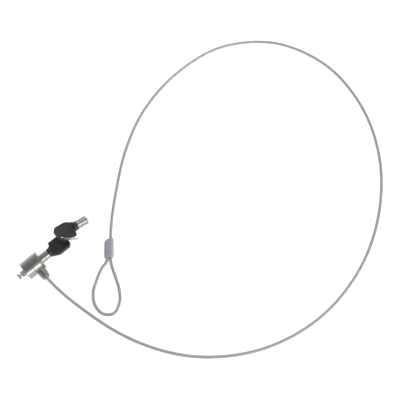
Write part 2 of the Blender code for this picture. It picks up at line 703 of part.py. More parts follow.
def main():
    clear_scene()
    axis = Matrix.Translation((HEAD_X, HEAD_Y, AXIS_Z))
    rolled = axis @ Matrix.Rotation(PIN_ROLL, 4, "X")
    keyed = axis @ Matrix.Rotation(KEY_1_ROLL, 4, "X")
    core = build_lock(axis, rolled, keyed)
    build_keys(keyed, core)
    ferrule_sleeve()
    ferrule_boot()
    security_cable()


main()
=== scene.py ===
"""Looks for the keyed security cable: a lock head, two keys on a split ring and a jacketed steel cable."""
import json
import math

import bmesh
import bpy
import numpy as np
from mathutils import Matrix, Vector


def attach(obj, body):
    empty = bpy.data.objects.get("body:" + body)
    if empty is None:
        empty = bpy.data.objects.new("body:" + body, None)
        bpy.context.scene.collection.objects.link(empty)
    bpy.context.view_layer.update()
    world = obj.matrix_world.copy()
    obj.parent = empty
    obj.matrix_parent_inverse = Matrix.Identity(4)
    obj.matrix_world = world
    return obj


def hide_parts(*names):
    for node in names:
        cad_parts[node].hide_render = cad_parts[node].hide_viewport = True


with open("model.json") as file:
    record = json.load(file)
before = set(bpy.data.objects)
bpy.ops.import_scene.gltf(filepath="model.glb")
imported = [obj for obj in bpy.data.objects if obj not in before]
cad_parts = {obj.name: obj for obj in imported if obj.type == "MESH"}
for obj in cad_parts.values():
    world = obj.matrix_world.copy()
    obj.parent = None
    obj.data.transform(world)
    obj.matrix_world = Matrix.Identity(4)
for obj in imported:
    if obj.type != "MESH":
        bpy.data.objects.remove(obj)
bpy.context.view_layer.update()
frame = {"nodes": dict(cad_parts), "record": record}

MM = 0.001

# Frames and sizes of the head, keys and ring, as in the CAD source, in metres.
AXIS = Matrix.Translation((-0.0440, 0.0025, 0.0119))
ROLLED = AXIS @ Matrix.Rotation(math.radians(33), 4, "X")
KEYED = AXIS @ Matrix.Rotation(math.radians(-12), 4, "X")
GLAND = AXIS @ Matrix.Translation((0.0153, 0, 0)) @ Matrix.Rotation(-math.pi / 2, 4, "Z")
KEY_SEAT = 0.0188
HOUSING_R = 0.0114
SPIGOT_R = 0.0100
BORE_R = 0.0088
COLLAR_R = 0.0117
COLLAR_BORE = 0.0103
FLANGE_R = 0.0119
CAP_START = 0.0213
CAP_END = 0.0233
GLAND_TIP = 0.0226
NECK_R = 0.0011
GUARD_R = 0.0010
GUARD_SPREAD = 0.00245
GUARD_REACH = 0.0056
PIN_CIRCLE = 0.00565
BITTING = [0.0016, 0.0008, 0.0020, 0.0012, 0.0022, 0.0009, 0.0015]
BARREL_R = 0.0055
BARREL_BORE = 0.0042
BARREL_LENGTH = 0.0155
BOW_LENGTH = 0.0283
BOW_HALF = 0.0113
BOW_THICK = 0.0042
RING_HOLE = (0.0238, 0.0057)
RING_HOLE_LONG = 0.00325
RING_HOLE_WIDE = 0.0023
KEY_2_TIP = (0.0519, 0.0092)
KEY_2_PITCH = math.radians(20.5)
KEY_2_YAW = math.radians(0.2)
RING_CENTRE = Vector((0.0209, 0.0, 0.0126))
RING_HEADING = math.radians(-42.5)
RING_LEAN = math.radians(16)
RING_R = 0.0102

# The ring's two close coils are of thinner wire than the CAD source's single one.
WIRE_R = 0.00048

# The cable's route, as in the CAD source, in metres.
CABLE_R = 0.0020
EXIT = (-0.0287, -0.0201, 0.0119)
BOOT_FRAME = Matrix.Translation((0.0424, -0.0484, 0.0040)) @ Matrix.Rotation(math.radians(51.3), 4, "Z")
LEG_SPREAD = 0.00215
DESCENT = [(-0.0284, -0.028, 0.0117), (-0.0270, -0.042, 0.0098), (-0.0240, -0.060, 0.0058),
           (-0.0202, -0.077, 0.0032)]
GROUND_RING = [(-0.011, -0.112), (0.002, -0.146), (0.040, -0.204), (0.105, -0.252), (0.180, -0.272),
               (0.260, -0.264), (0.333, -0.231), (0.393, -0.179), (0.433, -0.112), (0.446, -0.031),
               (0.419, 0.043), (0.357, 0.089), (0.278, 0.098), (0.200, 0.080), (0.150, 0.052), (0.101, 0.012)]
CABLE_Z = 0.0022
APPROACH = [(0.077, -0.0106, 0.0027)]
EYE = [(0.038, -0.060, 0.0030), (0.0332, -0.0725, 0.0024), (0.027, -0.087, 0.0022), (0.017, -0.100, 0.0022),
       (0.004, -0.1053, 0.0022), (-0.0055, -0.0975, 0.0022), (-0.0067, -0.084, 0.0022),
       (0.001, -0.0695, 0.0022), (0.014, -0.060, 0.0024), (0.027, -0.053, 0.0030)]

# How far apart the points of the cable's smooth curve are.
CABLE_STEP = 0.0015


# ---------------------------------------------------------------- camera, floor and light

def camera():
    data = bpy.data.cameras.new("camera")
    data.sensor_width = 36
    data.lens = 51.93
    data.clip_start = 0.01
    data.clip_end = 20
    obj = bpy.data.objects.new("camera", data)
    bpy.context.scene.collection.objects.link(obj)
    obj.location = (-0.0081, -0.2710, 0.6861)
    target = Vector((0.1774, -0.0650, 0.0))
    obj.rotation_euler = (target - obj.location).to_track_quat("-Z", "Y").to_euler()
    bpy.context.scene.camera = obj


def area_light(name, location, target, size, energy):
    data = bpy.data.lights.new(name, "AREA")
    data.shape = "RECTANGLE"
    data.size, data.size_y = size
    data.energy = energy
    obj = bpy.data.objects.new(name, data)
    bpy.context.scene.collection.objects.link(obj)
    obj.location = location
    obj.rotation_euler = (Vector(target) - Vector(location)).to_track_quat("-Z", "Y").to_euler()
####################
Print the whole listing again, exactly.

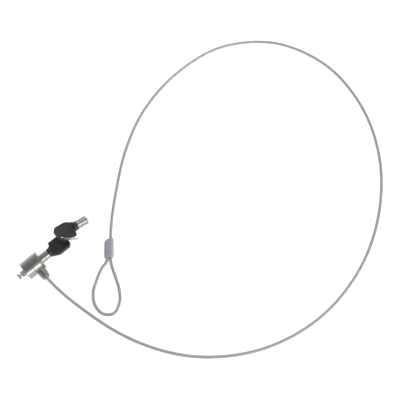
Write part 2 of the Blender code for this picture. It picks up at line 703 of part.py. More parts follow.
def main():
    clear_scene()
    axis = Matrix.Translation((HEAD_X, HEAD_Y, AXIS_Z))
    rolled = axis @ Matrix.Rotation(PIN_ROLL, 4, "X")
    keyed = axis @ Matrix.Rotation(KEY_1_ROLL, 4, "X")
    core = build_lock(axis, rolled, keyed)
    build_keys(keyed, core)
    ferrule_sleeve()
    ferrule_boot()
    security_cable()


main()
=== scene.py ===
"""Looks for the keyed security cable: a lock head, two keys on a split ring and a jacketed steel cable."""
import json
import math

import bmesh
import bpy
import numpy as np
from mathutils import Matrix, Vector


def attach(obj, body):
    empty = bpy.data.objects.get("body:" + body)
    if empty is None:
        empty = bpy.data.objects.new("body:" + body, None)
        bpy.context.scene.collection.objects.link(empty)
    bpy.context.view_layer.update()
    world = obj.matrix_world.copy()
    obj.parent = empty
    obj.matrix_parent_inverse = Matrix.Identity(4)
    obj.matrix_world = world
    return obj


def hide_parts(*names):
    for node in names:
        cad_parts[node].hide_render = cad_parts[node].hide_viewport = True


with open("model.json") as file:
    record = json.load(file)
before = set(bpy.data.objects)
bpy.ops.import_scene.gltf(filepath="model.glb")
imported = [obj for obj in bpy.data.objects if obj not in before]
cad_parts = {obj.name: obj for obj in imported if obj.type == "MESH"}
for obj in cad_parts.values():
    world = obj.matrix_world.copy()
    obj.parent = None
    obj.data.transform(world)
    obj.matrix_world = Matrix.Identity(4)
for obj in imported:
    if obj.type != "MESH":
        bpy.data.objects.remove(obj)
bpy.context.view_layer.update()
frame = {"nodes": dict(cad_parts), "record": record}

MM = 0.001

# Frames and sizes of the head, keys and ring, as in the CAD source, in metres.
AXIS = Matrix.Translation((-0.0440, 0.0025, 0.0119))
ROLLED = AXIS @ Matrix.Rotation(math.radians(33), 4, "X")
KEYED = AXIS @ Matrix.Rotation(math.radians(-12), 4, "X")
GLAND = AXIS @ Matrix.Translation((0.0153, 0, 0)) @ Matrix.Rotation(-math.pi / 2, 4, "Z")
KEY_SEAT = 0.0188
HOUSING_R = 0.0114
SPIGOT_R = 0.0100
BORE_R = 0.0088
COLLAR_R = 0.0117
COLLAR_BORE = 0.0103
FLANGE_R = 0.0119
CAP_START = 0.0213
CAP_END = 0.0233
GLAND_TIP = 0.0226
NECK_R = 0.0011
GUARD_R = 0.0010
GUARD_SPREAD = 0.00245
GUARD_REACH = 0.0056
PIN_CIRCLE = 0.00565
BITTING = [0.0016, 0.0008, 0.0020, 0.0012, 0.0022, 0.0009, 0.0015]
BARREL_R = 0.0055
BARREL_BORE = 0.0042
BARREL_LENGTH = 0.0155
BOW_LENGTH = 0.0283
BOW_HALF = 0.0113
BOW_THICK = 0.0042
RING_HOLE = (0.0238, 0.0057)
RING_HOLE_LONG = 0.00325
RING_HOLE_WIDE = 0.0023
KEY_2_TIP = (0.0519, 0.0092)
KEY_2_PITCH = math.radians(20.5)
KEY_2_YAW = math.radians(0.2)
RING_CENTRE = Vector((0.0209, 0.0, 0.0126))
RING_HEADING = math.radians(-42.5)
RING_LEAN = math.radians(16)
RING_R = 0.0102

# The ring's two close coils are of thinner wire than the CAD source's single one.
WIRE_R = 0.00048

# The cable's route, as in the CAD source, in metres.
CABLE_R = 0.0020
EXIT = (-0.0287, -0.0201, 0.0119)
BOOT_FRAME = Matrix.Translation((0.0424, -0.0484, 0.0040)) @ Matrix.Rotation(math.radians(51.3), 4, "Z")
LEG_SPREAD = 0.00215
DESCENT = [(-0.0284, -0.028, 0.0117), (-0.0270, -0.042, 0.0098), (-0.0240, -0.060, 0.0058),
           (-0.0202, -0.077, 0.0032)]
GROUND_RING = [(-0.011, -0.112), (0.002, -0.146), (0.040, -0.204), (0.105, -0.252), (0.180, -0.272),
               (0.260, -0.264), (0.333, -0.231), (0.393, -0.179), (0.433, -0.112), (0.446, -0.031),
               (0.419, 0.043), (0.357, 0.089), (0.278, 0.098), (0.200, 0.080), (0.150, 0.052), (0.101, 0.012)]
CABLE_Z = 0.0022
APPROACH = [(0.077, -0.0106, 0.0027)]
EYE = [(0.038, -0.060, 0.0030), (0.0332, -0.0725, 0.0024), (0.027, -0.087, 0.0022), (0.017, -0.100, 0.0022),
       (0.004, -0.1053, 0.0022), (-0.0055, -0.0975, 0.0022), (-0.0067, -0.084, 0.0022),
       (0.001, -0.0695, 0.0022), (0.014, -0.060, 0.0024), (0.027, -0.053, 0.0030)]

# How far apart the points of the cable's smooth curve are.
CABLE_STEP = 0.0015


# ---------------------------------------------------------------- camera, floor and light

def camera():
    data = bpy.data.cameras.new("camera")
    data.sensor_width = 36
    data.lens = 51.93
    data.clip_start = 0.01
    data.clip_end = 20
    obj = bpy.data.objects.new("camera", data)
    bpy.context.scene.collection.objects.link(obj)
    obj.location = (-0.0081, -0.2710, 0.6861)
    target = Vector((0.1774, -0.0650, 0.0))
    obj.rotation_euler = (target - obj.location).to_track_quat("-Z", "Y").to_euler()
    bpy.context.scene.camera = obj


def area_light(name, location, target, size, energy):
    data = bpy.data.lights.new(name, "AREA")
    data.shape = "RECTANGLE"
    data.size, data.size_y = size
    data.energy = energy
    obj = bpy.data.objects.new(name, data)
    bpy.context.scene.collection.objects.link(obj)
    obj.location = location
    obj.rotation_euler = (Vector(target) - Vector(location)).to_track_quat("-Z", "Y").to_euler()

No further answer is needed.